I’ve seen teams spend months shaving 500ms off response times, only to discover users still bounced because “AI takes forever.” The perception problem is sometimes worse than the actual latency problem.
Rate Limits: The Velvet Rope of the API Economy
Picture this: your feature launches. Users love it. Adoption curves up and to the right. You’re celebrating. Then, around 3 PM on launch day, everything stops working.
Congratulations, you’ve hit your rate limit.
API providers aren’t running charities. They have GPUs to pay for, and those GPUs cost approximately one small yacht per rack. So they limit how many requests you can make per minute, per hour, per day. Exceed those limits and your feature transforms from “delightful AI assistant” to “error message generator.”
The enterprise sales dance is particularly entertaining here. “We’d love to use your product, but we have 10,000 employees.” Great! Also, your current rate limit handles maybe 500 concurrent users before it starts throwing errors. Time to negotiate higher tiers, which loops us right back to that spreadsheet we discussed earlier.
The Unglamorous Solutions
So what do teams actually do? A portfolio of boring, essential strategies:
Aggressive caching. If someone asked the same question yesterday, maybe you don’t need to ask the AI again today.
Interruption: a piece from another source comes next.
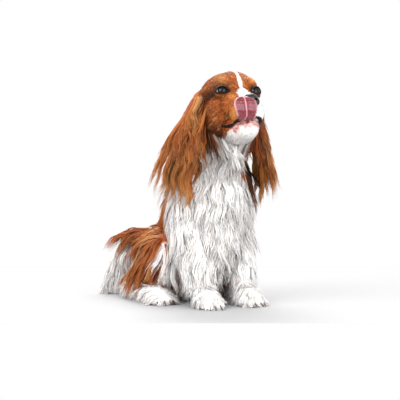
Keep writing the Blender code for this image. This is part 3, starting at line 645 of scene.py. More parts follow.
# The coat: closed three-sided tufts as one mesh
class Skin:
    """The skin's triangles, their areas, normals and unwrapped corners, to set roots on."""

    def __init__(self, obj):
        mesh = obj.data
        mesh.calc_loop_triangles()
        count = len(mesh.loop_triangles)
        corners = np.empty(count * 3, dtype=np.int32)
        mesh.loop_triangles.foreach_get("vertices", corners)
        loops = np.empty(count * 3, dtype=np.int32)
        mesh.loop_triangles.foreach_get("loops", loops)
        normals = np.empty(len(mesh.vertices) * 3, dtype=np.float32)
        mesh.vertices.foreach_get("normal", normals)
        flat = np.empty(len(mesh.loops) * 2, dtype=np.float32)
        mesh.uv_layers["unwrap"].data.foreach_get("uv", flat)
        self.places = places_of(mesh)[corners.reshape(-1, 3)]
        self.normals = normals.reshape(-1, 3)[corners.reshape(-1, 3)].astype(float)
        self.flat = flat.reshape(-1, 2)[loops.reshape(-1, 3)].astype(float)
        sides = self.places[:, 1:] - self.places[:, :1]
        self.areas = 0.5 * np.linalg.norm(np.cross(sides[:, 0], sides[:, 1]), axis=1)
        self.middles = self.places.mean(axis=1)
        self.facing = unit(self.normals.mean(axis=1))
        self.tree = tree_of(obj)

    def roots(self, wanted, count, draw):
        """Even random places where wanted is above zero, which also thins them."""
        chance = self.areas * np.clip(wanted(self.middles, self.facing), 0, None)
        picked = draw.choice(len(chance), size=count, p=chance / chance.sum())
        a, b = draw.random(count), draw.random(count)
        over = a + b > 1
        a[over], b[over] = 1 - a[over], 1 - b[over]
        shares = np.stack([1 - a - b, a, b], axis=1)[:, :, None]
        return (
            (self.places[picked] * shares).sum(axis=1),
            unit((self.normals[picked] * shares).sum(axis=1)),
            (self.flat[picked] * shares).sum(axis=1),
        )


def unit(vectors):
    """Vectors of length one."""
    return vectors / np.maximum(np.linalg.norm(vectors, axis=-1, keepdims=True), 1e-9)


def comb(skin, root, normal, coat, draw):
    """The line of one guiding lock: set out along the lie, then sagging, waving and lying over the body."""
    flow, steps = coat["flow"](root), coat["steps"]
    heading = (flow - normal * flow.dot(normal)).normalized() + normal * coat["rise"]
    length = draw.uniform(*coat["long"]) * coat["scale"](root)
    step = length / steps
    turns = length / coat["curl"]
    by_place, by_chance = WAVE_SPREAD
    phase = by_place * float(waves(np.array([root]), WAVE_PATCH, 7)[0]) + draw.uniform(0, by_chance)
    side = normal.cross(heading).normalized()
    place, before = root.copy(), math.sin(phase)
    line = [place.copy()]
    for i in range(1, steps + 1):
        heading = (heading + Vector((0, 0, -coat["sag"] / steps))).normalized()
        now = math.sin(phase + math.tau * turns * i / steps)
        place = place + heading * step + side * ((now - before) * coat["wave"] * i / steps)
        before = now
        least = coat["lift"] * min(1.0, 1.6 * i / steps)
        close, out, _, distance = skin.tree.find_nearest(place)
        if distance < least or (place - close).dot(out) < 0:
            place = close + out * least
        if place.z < FLOOR_Z + LOCK_CLEAR:
            place.z = FLOOR_Z + LOCK_CLEAR
            step *= FLOOR_DRAG
        line.append(place.copy())
    return line


def make_coat(name, skin, coat):
    """One piece of the coat. Hairs gather in locks round combed guiding lines."""
    draw = np.random.default_rng(coat["seed"])
    steps, count = coat["steps"], coat["count"]
    at, facing, _ = skin.roots(coat["where"], coat["guides"], draw)
    lines = np.array([comb(skin, Vector(p), Vector(n), coat, draw) for p, n in zip(at, facing)])
    flows = unit(np.array([coat["flow"](Vector(p)) for p in at]))
    reached = ((lines[:, -1] - lines[:, 0]) * flows).sum(axis=1)
    spans = np.linalg.norm(np.diff(lines, axis=1), axis=2).sum(axis=1)
    kept = reached > coat["true"] * spans
    at, lines = at[kept], lines[kept]
    roots, normals, flat = skin.roots(coat["where"], count, draw)
    lead = np.array([np.argmin(((at - root) ** 2).sum(axis=1)) for root in roots])
    share = np.linspace(0, 1, steps + 1)[None, :, None]
    length = draw.uniform(*TUFT_LENGTHS, count)[:, None, None]
    guide = lines[lead]
    reach = np.linspace(0, steps, steps + 1)[None, :] * length[:, :, 0]
    low = np.clip(reach.astype(int), 0, steps - 1)
    part = (reach - low)[:, :, None]
    rows = np.arange(count)[:, None]
    path = guide[rows, low] * (1 - part) + guide[rows, low + 1] * part
    gather = coat["gather"] * share**1.2
    line = path + (roots - at[lead])[:, None, :] * (1 - gather)
    line += draw.normal(size=(count, 1, 3)) * coat["frizz"] * share**1.5
    stray = draw.normal(size=(count, 1, 3)) * coat["frizz"] * 0.5
    line += stray * np.sin(share * 5 + draw.uniform(0, 6, (count, 1, 1))) * share
    line[:, 0] = roots - normals * coat["sink"]
    line[:, :, 2] = np.maximum(line[:, :, 2], FLOOR_Z + TUFT_CLEAR)
    ahead = unit(np.gradient(line, axis=1))
    across = unit(np.cross(ahead, normals[:, None, :]))
    upward = np.cross(across, ahead)
    taper = (0.55 + 0.9 * share * (1 - share) + 0.25 * (1 - share)) * (1 - share**3)
    width = draw.uniform(*TUFT_WIDTHS, count)[:, None, None] * coat["wide"] * taper * 0.5
    left, right, top = line - across * width, line + across * width, line + upward * width * coat["round"]
    rings = np.stack([left, top, right], axis=2)[:, :-1]
    points = np.concatenate([rings.reshape(count, steps * 3, 3), line[:, -1:]], axis=1)
    each = steps * 3 + 1
    along = np.concatenate([np.repeat(share[0, :-1, 0], 3), [1.0]])
    mesh = joined_mesh(name, points, tuft_faces(steps))
    values = dict(marks(roots), tone=draw.random(count), lock=draw.random(len(at))[lead])
    for key, value in values.items():
        store(mesh, key, np.repeat(value, each))
    store(mesh, "along", np.tile(along, count))
    spot = np.stack([np.tile([0.0, 0.5, 1.0], steps + 1)[:each], along], axis=1) - 0.5
    corners = (flat[:, None, :] + TUFT_PATCH * spot[None]).reshape(-1, 2)
    index = np.empty(len(mesh.loops), dtype=np.int32)
    mesh.loops.foreach_get("vertex_index", index)
    layer = mesh.uv_layers.new(name="OFBake")
    layer.data.foreach_set("uv", corners[index].astype(np.float32).ravel())
    obj = bpy.data.objects.new(name, mesh)
    bpy.context.scene.collection.objects.link(obj)
    mesh.materials.append(MATERIALS["coat"])
    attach(obj, "root")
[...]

Model cascading. Use cheap, fast models for simple queries. Save the expensive models for genuinely complex tasks.
Demand shaping. Rate limit your own users before the API provider does. At least you can show a friendly message instead of a cryptic error.
Hybrid architectures. Sometimes the AI doesn’t need to be AI. A well tuned search algorithm or a simple rules engine can handle 80% of use cases at 1% of the cost.
The Real Skill in AI Product Development
The most valuable AI engineers I know aren’t necessarily the ones who understand transformers best. They’re the ones who can tell you, within ten minutes of hearing a feature idea, approximately what it will cost at scale and where the bottlenecks will emerge.
This isn’t pessimism. It’s pragmatism. The features that actually ship are the ones where someone did this math early and designed accordingly.
The next time you see a slick AI demo, ask yourself: what does this cost per user, how fast does it respond under load, and what happens when a thousand people use it simultaneously?
The answers determine whether that demo becomes a product or a really impressive thing someone showed at a conference once.